Cómo revertir la situación
Es innegable que en una empresa siempre hay cientos o miles de tareas, de cosas que arreglar, de proyectos que compiten por atención - y no se puede hacer todo a la vez y menos aún de forma rentable.
Aún así, siendo conscientes de esa limitación, es responsabilidad de los líderes de la empresa - desde los jefes de equipo hasta el CEO - luchar contra el establecimiento de una cultura de “impotencia aprendida”. O, mejor, poniéndolo en positivo: es nuestra misión establecer una cultura en la que todos los miembros de la organización perciban que tienen la capacidad de cambiar las cosas.
Como cualquier cambio cultural, es un cambio que lleva tiempo, meses o incluso años. Y además es un cambio complejo de implantar, puesto que no basta con enviar dos emails y poner cuatro carteles - los cambios culturales resultan de una comunicación exhaustiva, repetitiva y, sobre todo, de dar ejemplo y tener un comportamiento consistente y sostenido empezando por el CEO, siguiendo por los directores generales, y descendiendo por toda la organización.
¿Qué cosas podemos hacer?
Trabajar en educar y dar poder a los equipos (y tiempo y presupuesto) para que ellos mismos puedan implantar cambios en sus propios procesos y herramientas, sin depender de la “priorización aleatoria” de una tercera parte.
Priorizar la mejora de ciertas “molestias crónicas” que a lo mejor son pequeñas (y por eso no se han priorizado nunca) pero que llevan tanto tiempo que ya forman parte del paisaje de la organización.
Fomentar el pensamiento crítico, aprovechando reuniones de seguimiento, “one on ones”, etc. y pasar el mensaje que hay que evaluar constantemente el por qué de las cosas.

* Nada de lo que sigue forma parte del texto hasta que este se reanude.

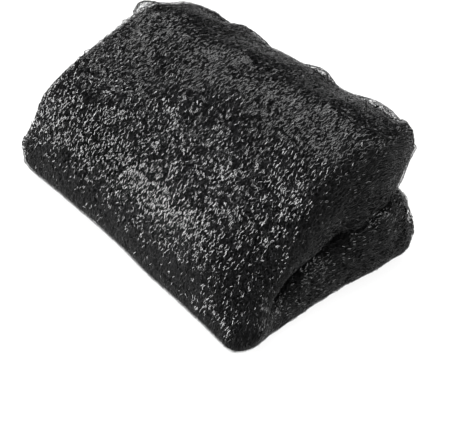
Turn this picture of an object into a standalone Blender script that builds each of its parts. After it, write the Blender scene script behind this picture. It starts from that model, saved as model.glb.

Y, por supuesto, liderar con el ejemplo: mostrar interés genuino en entender los procesos, escuchar activamente las explicaciones y frustraciones, apoyar públicamente las iniciativas de mejora (incluso las pequeñas), y ser el primero en cuestionar el statu quo de forma constructiva.
Y eventualmente el “no sé, siempre se ha hecho así” desaparecerá.